─── Available data

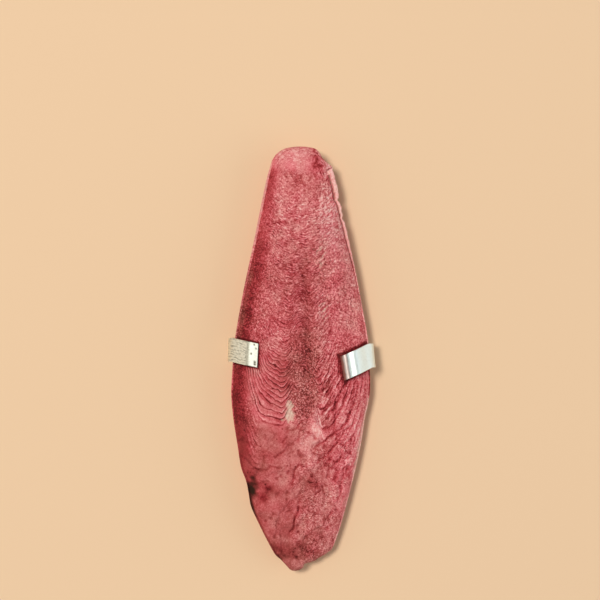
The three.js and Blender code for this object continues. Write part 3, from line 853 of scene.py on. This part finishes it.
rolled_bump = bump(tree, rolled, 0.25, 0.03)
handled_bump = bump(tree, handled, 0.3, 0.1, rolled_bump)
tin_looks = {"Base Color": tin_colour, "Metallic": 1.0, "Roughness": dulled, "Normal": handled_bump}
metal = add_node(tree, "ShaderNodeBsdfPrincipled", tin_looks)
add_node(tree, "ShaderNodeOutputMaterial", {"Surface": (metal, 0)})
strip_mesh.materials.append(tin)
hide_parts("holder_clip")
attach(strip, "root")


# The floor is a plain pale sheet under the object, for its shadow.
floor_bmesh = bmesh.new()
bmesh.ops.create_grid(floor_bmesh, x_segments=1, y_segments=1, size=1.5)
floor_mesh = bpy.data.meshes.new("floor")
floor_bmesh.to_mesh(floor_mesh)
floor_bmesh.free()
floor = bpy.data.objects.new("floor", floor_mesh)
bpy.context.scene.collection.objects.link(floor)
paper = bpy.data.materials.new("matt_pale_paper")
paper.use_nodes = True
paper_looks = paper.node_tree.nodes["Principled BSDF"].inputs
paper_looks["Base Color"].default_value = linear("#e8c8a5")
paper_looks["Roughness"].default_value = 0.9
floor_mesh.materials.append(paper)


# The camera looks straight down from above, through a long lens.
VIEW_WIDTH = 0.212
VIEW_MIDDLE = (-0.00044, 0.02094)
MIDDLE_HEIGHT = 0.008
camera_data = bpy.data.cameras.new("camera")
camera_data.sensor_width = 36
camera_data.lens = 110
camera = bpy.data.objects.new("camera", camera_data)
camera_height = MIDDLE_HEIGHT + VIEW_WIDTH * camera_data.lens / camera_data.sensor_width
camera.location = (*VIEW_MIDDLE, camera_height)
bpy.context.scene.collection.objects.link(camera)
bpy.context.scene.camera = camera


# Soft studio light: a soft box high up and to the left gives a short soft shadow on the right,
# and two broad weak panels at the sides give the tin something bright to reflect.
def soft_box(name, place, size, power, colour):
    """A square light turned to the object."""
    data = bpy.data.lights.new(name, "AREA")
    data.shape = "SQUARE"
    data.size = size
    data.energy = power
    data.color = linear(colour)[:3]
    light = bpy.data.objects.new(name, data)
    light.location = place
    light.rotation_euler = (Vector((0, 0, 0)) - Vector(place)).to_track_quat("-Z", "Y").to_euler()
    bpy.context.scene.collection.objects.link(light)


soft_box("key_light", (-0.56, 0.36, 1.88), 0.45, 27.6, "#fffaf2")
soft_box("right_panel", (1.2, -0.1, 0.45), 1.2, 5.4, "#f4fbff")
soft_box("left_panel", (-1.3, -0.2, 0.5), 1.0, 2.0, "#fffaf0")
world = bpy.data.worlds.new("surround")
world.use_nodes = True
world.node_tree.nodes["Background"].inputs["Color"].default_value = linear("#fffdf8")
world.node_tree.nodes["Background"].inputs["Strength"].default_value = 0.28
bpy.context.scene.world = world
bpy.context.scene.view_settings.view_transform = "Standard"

──────

Problem: Write out every line exactly as it stands.

Answer in full:
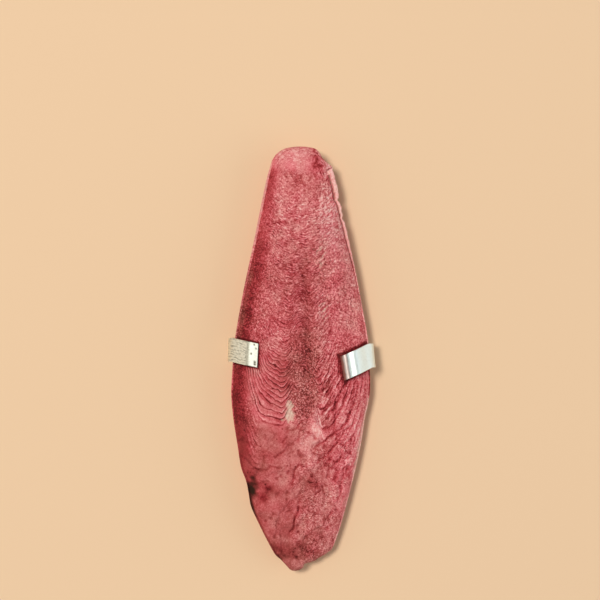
The three.js and Blender code for this object continues. Write part 3, from line 853 of scene.py on. This part finishes it.
rolled_bump = bump(tree, rolled, 0.25, 0.03)
handled_bump = bump(tree, handled, 0.3, 0.1, rolled_bump)
tin_looks = {"Base Color": tin_colour, "Metallic": 1.0, "Roughness": dulled, "Normal": handled_bump}
metal = add_node(tree, "ShaderNodeBsdfPrincipled", tin_looks)
add_node(tree, "ShaderNodeOutputMaterial", {"Surface": (metal, 0)})
strip_mesh.materials.append(tin)
hide_parts("holder_clip")
attach(strip, "root")


# The floor is a plain pale sheet under the object, for its shadow.
floor_bmesh = bmesh.new()
bmesh.ops.create_grid(floor_bmesh, x_segments=1, y_segments=1, size=1.5)
floor_mesh = bpy.data.meshes.new("floor")
floor_bmesh.to_mesh(floor_mesh)
floor_bmesh.free()
floor = bpy.data.objects.new("floor", floor_mesh)
bpy.context.scene.collection.objects.link(floor)
paper = bpy.data.materials.new("matt_pale_paper")
paper.use_nodes = True
paper_looks = paper.node_tree.nodes["Principled BSDF"].inputs
paper_looks["Base Color"].default_value = linear("#e8c8a5")
paper_looks["Roughness"].default_value = 0.9
floor_mesh.materials.append(paper)


# The camera looks straight down from above, through a long lens.
VIEW_WIDTH = 0.212
VIEW_MIDDLE = (-0.00044, 0.02094)
MIDDLE_HEIGHT = 0.008
camera_data = bpy.data.cameras.new("camera")
camera_data.sensor_width = 36
camera_data.lens = 110
camera = bpy.data.objects.new("camera", camera_data)
camera_height = MIDDLE_HEIGHT + VIEW_WIDTH * camera_data.lens / camera_data.sensor_width
camera.location = (*VIEW_MIDDLE, camera_height)
bpy.context.scene.collection.objects.link(camera)
bpy.context.scene.camera = camera


# Soft studio light: a soft box high up and to the left gives a short soft shadow on the right,
# and two broad weak panels at the sides give the tin something bright to reflect.
def soft_box(name, place, size, power, colour):
    """A square light turned to the object."""
    data = bpy.data.lights.new(name, "AREA")
    data.shape = "SQUARE"
    data.size = size
    data.energy = power
    data.color = linear(colour)[:3]
    light = bpy.data.objects.new(name, data)
    light.location = place
    light.rotation_euler = (Vector((0, 0, 0)) - Vector(place)).to_track_quat("-Z", "Y").to_euler()
    bpy.context.scene.collection.objects.link(light)


soft_box("key_light", (-0.56, 0.36, 1.88), 0.45, 27.6, "#fffaf2")
soft_box("right_panel", (1.2, -0.1, 0.45), 1.2, 5.4, "#f4fbff")
soft_box("left_panel", (-1.3, -0.2, 0.5), 1.0, 2.0, "#fffaf0")
world = bpy.data.worlds.new("surround")
world.use_nodes = True
world.node_tree.nodes["Background"].inputs["Color"].default_value = linear("#fffdf8")
world.node_tree.nodes["Background"].inputs["Strength"].default_value = 0.28
bpy.context.scene.world = world
bpy.context.scene.view_settings.view_transform = "Standard"